2. The messages_wait_and_handle_next() doesn't happen in the context of an event handler. We don't support nested events on the same binding, so you will probably deadlock here.
That said, you do need to dispatch the default waitset for bindings to complete. If you want to go with a completely event-driven model, the clean thing to do is "stack-rip" your function where it blocks, so that all the logic that comes after the binding completes actually runs in the binding completion continuation. If you want to go with a threaded model, you could have one thread dispatching the waitset (and doing nothing else), and have the event handlers unblock the main thread (via mechanisms like semaphores or condition variables).
BTW, have you looked into using THC for your application? Is there a reason you can't do this? It makes a lot of this event machinery much nicer to program...
Andrew
-----Original Message-----
From: Georgios Varisteas [mailto:yorgos at kth.se]

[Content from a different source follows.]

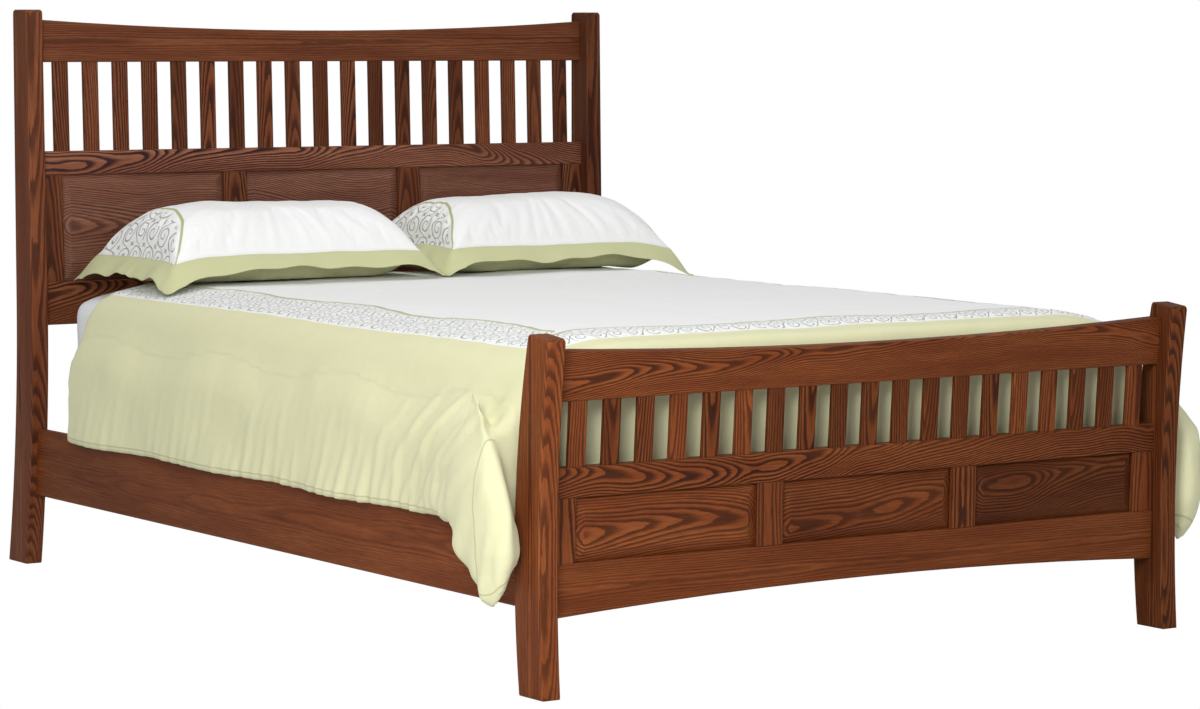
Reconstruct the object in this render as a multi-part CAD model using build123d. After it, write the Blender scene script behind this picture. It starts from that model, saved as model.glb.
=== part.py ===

Sent: Thursday, 01 December, 2011 8:02
To: barrelfish-users at lists.inf.ethz.ch
Subject: [Barrelfish-users] Bindings
Hi,
I'm really stuck on a problem cause I can't figure out its source. The bottom line is that a client freezes while waiting for a reply from the bind operation on the server's iref. Let me elaborate on it...
There is a primary instance of the server which spawns multiple other instances of itself as separate applications. Each of them gets a binding to each other, thus creating an interconnected distributed service. Communication between them provably works.
The client comes up, successfully retrieves the primary server's iref from the nameservice and executes the bind operation on it. Right afterwards it executes the "messages_wait_and_handle_next()" function to wait for the bind's reply. The reply's handler is set as the continuation to the bind call but it never executes. At that point everything freezes. If I omit the "messages_wait_and_handle_next()" then the client will proceed normally without ever having the bind's reply execute.
Any hints or ideas would be mostly welcome. Thanks.